Entering to screams, shouts and the beginning of the night’s chaos, it’s hard to understand Mac’s initial introduction which seems a little understated. There’s no huge, fancy backdrop, or even shoes on guitarist Andy White’s feet, it’s not hard to realise that DeMarco isn’t about the cliches, it’s all about just having a good time.
They quickly move into opener ‘The Way You’d Love Her’, the gently spirited opening track of his recent mini-album Another One.Keeping everyone fairly in line, the love-orientated tracks off the new album are more controlling than his older material as those still a bit unfamiliar with the LP remain swaying along, whilst others sing along with Mac’s croons and join in with the guitar riffs when the opportunity arises.
The lack of material off his debut Rock and Roll Night Club proves as a bit of a disappointment to some but fan favourites like ‘Salad Days’ and Ode To Viceroy’ soon make up for it. The mix of old and new tracks improves the mood also, making the disappointment vanish. ‘The Stars Keep on Calling My Name’ breaks up ‘No Other Heart’ and ‘Another One’, allowing a little dance between the lovestruck tracks. Speeding up the usually chilled out songs invigorates the crowd even more, as even with the move into Cooking Up Something Good’, things begin to reach the manic and crazy levels Mac DeMarco shows are renown for.

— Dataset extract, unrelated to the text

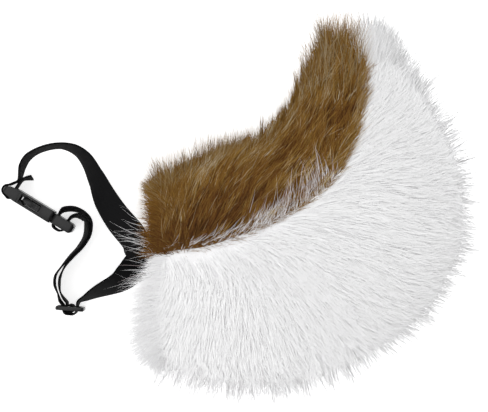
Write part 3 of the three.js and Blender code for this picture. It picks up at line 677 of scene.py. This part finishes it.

The great reception from the crowd follows on into new tracks ‘Without Me’ and ‘Just Put Me Down’, which seem to leave behind their euphoric, emotional origins to acquire a more vigorous persona live. There’s still the same softly sung vocals from Mac, but the dreamy riffs are soon taken to another level with the reaction from the crowd.
Moving back to the older tracks, ‘Let Her Go’ and ‘Chamber of Reflection’ see any element of sanity dropped as there’s no going back to the swaying and dancing which was marginally possible before. With everyone pushing to get a good spot as close as possible to the stage, there’s no other option but for everyone to sing their heart out trying to ignore the violence struggle around them. There are appeals for everyone to look out for each other and to help everyone back up, but with little success the tracks draw to an end, with most unknowing that the end was in sight after just under an hour of Mac onstage.
Completing the night with ‘Still Together’, it’s finally time for the infamous Mac DeMarco crowd surf. This regularity has seen his shoes and clothing being stolen by gig goers at previous shows, but in Birmingham things turn nasty quickly. Despite the track seeming quite mellow recorded, the elongated, high-pitched wails of “together” drown the venue, whilst people crush towards the front to have a go of helping the man himself crowd surf around the room. With many now on the floor and struggling to return to their feet, even Mac is lost in the madness with no sign of his classic vans and baggy jeans anywhere.
Still seeming pretty chilled even after getting swarmed in the crowd, he quickly draws things to a close after his return to the stage, making the night feel somewhat incomplete as the pleas for more get rejected, with the signal to leave soon made by the return of lights to the Institute; there’s no more time for tonight’s antics to continue. Though cut short, no one’s left fully disheartened as what does get played goes down a treat, making his return to the city highly anticipated already.